Late in the film, Herzog treats us to a terrifying sight: two Grizzlies begin to aggressively tangle on the beach, and it turns into a full-blown fight. Up on their hind legs, the beasts chomp at one another's necks, rip big tufts of fur which whirl in the air around their battling bodies, and even defecate into the sand in the heat of the action. For a good hour now, we've been watching the lumbering bears on all fours, relatively docile if rather intimidating: suddenly, standing up and in attack mode they look the size of elephants, with a ferocity that tells us they could rip apart a human being in seconds, tearing him limb from limb and devouring his flesh, as they eventually did with Treadwell. But Treadwell films one of the bears after the fight and baby-talks to it: "It's okay, buddy, I've gotten bruised over a girl too" or something to that effect. The fight is presented without commentary and it speaks for itself. Nothing Treadwell can say afterwards will do away with our impression that the Grizzlies are implacable killing machines, and that the anthropomorphic characterizations of Treadwell have nothing to do with reality.

On the other hand, Treadwell did live amongst the animals for thirteen years without incident. To do so, and to teach about them extensively as he did in school visits and TV appearances, he obviously had to know a lot about bears. So while he is silly, it's hard to imagine he was as stupid as he lets on. How much of his talk is sentimentalization, how much is wishful thinking, and how much is purely a mask, to cover his deeper fears? At times he talks about his former alcoholism, and his troubles with women (though anyone who can convince an animal-loathing lady to trek into the woods with him for several months must not have too much difficulty in that department). He used drugs in his past, nearly overdosed, and was a chronic fabricator. A former lover tells us she and he would go to criminal arraignments when they lived in L.A., and she thinks he did so to remind himself of what could happen if he gave in to his dark side. Late in the film, he's shown on-camera cursing wildlife officials who had always assisted him, in a paranoid and profanity-ridden stream-of-consciousness rant.

Indeed, both the playful silliness of his talk and the way he turns the primal beings around him into safe, understandable, lovable woodland critters seem like a depressive's (particularly a depressive child's) manic concealment of his own condition. By retreating into a world of childlike wonder and cozy comfort with the animals, he is covering up his demons, something he may be - and probably was - quite conscious of. He even tells us at one point that his life was pointless and that living with the animals saved him. But that's his end of the stick, and the feeling seldom seems reciprocated, particularly by the Grizzlies Treadwell so adores. One Grizzly in particular has a nasty bearing, and as Treadwell talks to it, Herzog speculates that Treadwell may have been photographing his own murderer and observes that the bear's "blank stare [shows] ... only the half-bored interest in food." Herzog further ruminates, "I believe the common character of the universe is not harmony, but hostility, chaos and murder."

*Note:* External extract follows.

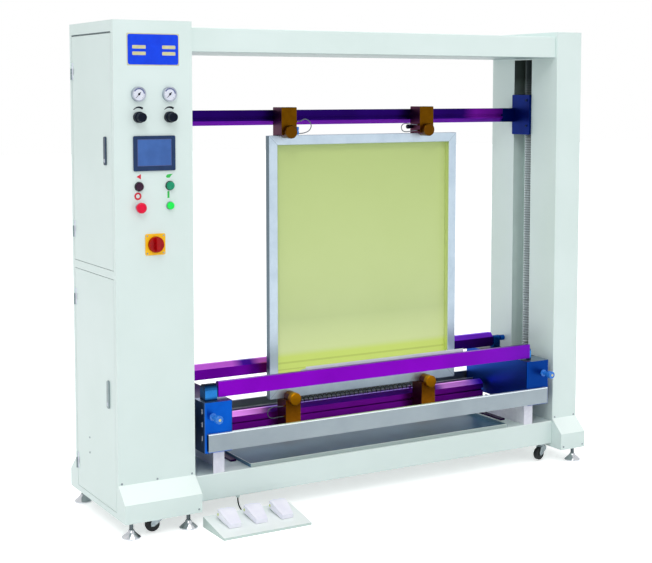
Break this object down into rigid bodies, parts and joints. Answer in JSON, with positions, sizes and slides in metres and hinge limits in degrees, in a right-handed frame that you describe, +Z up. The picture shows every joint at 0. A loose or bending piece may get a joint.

Timothy Treadwell may not have believed such, but he almost certainly feared it. And so, watching his video footage, we sense - as with other fascinating documentaries like Capturing the Friedmans - that we are at once getting a closer look and yet gazing through a glass, darkly. The Treadwell we see is by and large the one Treadwell wanted us to see. Herzog gets past this to a certain extent by playing Treadwell's outtakes and dead time, noting on the soundtrack that around and in between the staged, hyper moments in which Treadwell mimics action-film conventions (leaping out of bushes and whispering playful adventure dialogue at the camera) nature goes on, and Treadwell's camera captures this reality almost in spite of itself. The same is true of Treadwell's own "nature." In unguarded moments and even, perhaps especially, at his most theatrical, we glimpse the troubled soul behind the cheerful exterior and it causes us to wonder: in attempting to bring the bears over to his mental territory (even as he trespeassed into their physical territory), was Treadwell trying to purge his own dark, beastly side?

Many will see the film's title, Grizzly Man, as a description of Treadwell. But Herzog may see it as a descriptor of not one, but two, entities with an invisible "vs." in between. Ironically then, the opposition between man and nature exists not only outside, but inside, mankind. And the film may be just as much about that as is it is about Treadwell's silent battle with external forces.